[Automne 2001]
Le Cairn, Centre d’art, et les Éditions Images en manœuvres
Digne et Marseille, 2000, 117 p.
Le Cairn, centre d’art est un lieu un peu spécial. Initiative lancée par le Musée départemental de Digne, le centre propose aux artistes de produire des œuvres au sein même de la Réserve géologique de Haute-Provence, en en sollicitant les composantes rurales, écologiques, sociales ou historiques. Le but de l’entreprise est de constituer un patrimoine contemporain et de lier création contemporaine et développement durable.

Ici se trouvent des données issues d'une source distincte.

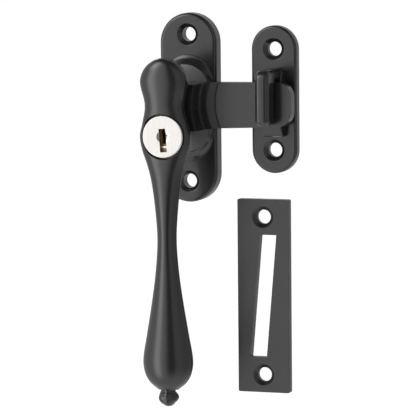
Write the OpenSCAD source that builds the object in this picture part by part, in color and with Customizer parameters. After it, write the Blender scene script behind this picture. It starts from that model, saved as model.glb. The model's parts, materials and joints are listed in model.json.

C’est dans ce site que Joan Fontcuberta a présenté, du 19 juillet au 24 septembre 2000, l’exposition Les sirènes de Digne. S’inspirant sans doute d’un scandale récent à propos d’un fossile, l’archaeoraptor liaoningensis, forgé par des paysans chinois et représentant une sorte de chaînon manquant entre le dinosaure et l’oiseau, découverte célébrée par la National Geographic Society, il a façonné, à même certaines formations rocheuses du pays de Digne, blocs écroulés dont aurait émergé un fossile, trois spécimens d’homme-poisson désignés sous le terme d’hydropithecus. Ces spécimens ont ainsi été durablement incrustés dans la pierre et protégés contre les détériorations du temps, des éléments naturels et des hommes.
La première partie du catalogue est de plus consacrée à la correspondance qu’échangèrent le découvreur de ces spécimens, Jean Fontana, séminariste et directeur du Cabinet de Physique et d’Histoire naturelle du Petit Séminaire de Digne, et son illustre maître à penser Albert Félix de Lapparent, éminent géologue, titulaire de la Chaire de Géologie de l’Institut Catholique en remplacement du père Teilhard de Chardin, brusquement envoyé en Chine par ses supérieurs, à cause de ses positions scientifiques peu orthodoxes. Cette correspondance relate assez précisément la suite des événements, depuis la découverte des spécimens de l’hydropithecus. Elle illustre bien aussi le tour inquiétant (du moins, aux yeux des autorités religieuses) que prennent les conclusions progressives de Fontana, sourd aux exhortations de Lapparent à plus de retenue scientifique et à suspendre pour un temps son désir de soumettre un mémoire sur ce cas. Dans ses réserves et mises en garde, le père Lapparent évoque même le cas des ossements manipulés de l’homme de Piltdown, chaînon manquant authentifiant les théories de Darwin, « découvert » dans le Sussex en 1911, supercherie dont il soupçonne Teilhard de Chardin d’être l’auteur. La correspondance s’achève avec la déconfiture du frère Fontana à qui les autorités religieuses ordonnent de mettre fin à ses recherches.
À cette correspondance s’ajoutent évidemment des images du frère Fontana, prises au Petit Séminaire et lors des travaux de recherche sur le terrain, des croquis de l’hydropithecus. Suit un reportage essentiellement photographique du National Geologic, réalisé à Digne après que la Réserve géologique de Haute-Provence se soit enfin décidée à exhumer ces spécimens et à les exposer à la vue du public.
On reconnaît ici la manière propre à Joan Fontcuberta qui consiste à construire un édifice fictionnel à l’aide de la photographie authentifiant le tout, ensemble agrémenté de références à des faits ou personnages réels (l’homme de Piltdown, le père de Chardin) ou d’une toile de fond véridique (l’archaeoraptor liaoningensis) pour lester d’encore plus de crédibilité une élucubration savamment élaborée. Ne reste qu’à créer un frère aux traits étrangement semblables à ceux de l’artiste et le tour est joué.
Le catalogue, toutefois, ne s’en tient pas à cette seule production. Il contient aussi des textes d’autres auteurs qui complètent – et assez tendancieusement mais avec moins de bonheur que le regretté père Alberch pour Fauna secreta – de leurs réflexions sur les sirènes ou sur la « chimérisation » la supercherie de l’artiste. Un répertoire des autres « forgeries » de l’artiste suit. S’y trouvent des images et des textes provenant des projets antérieurs Herbarium, Fauna, Safari, Retseh-cor, Constellations, Spoutnik, Aérolithes et L’Artiste et la photographie.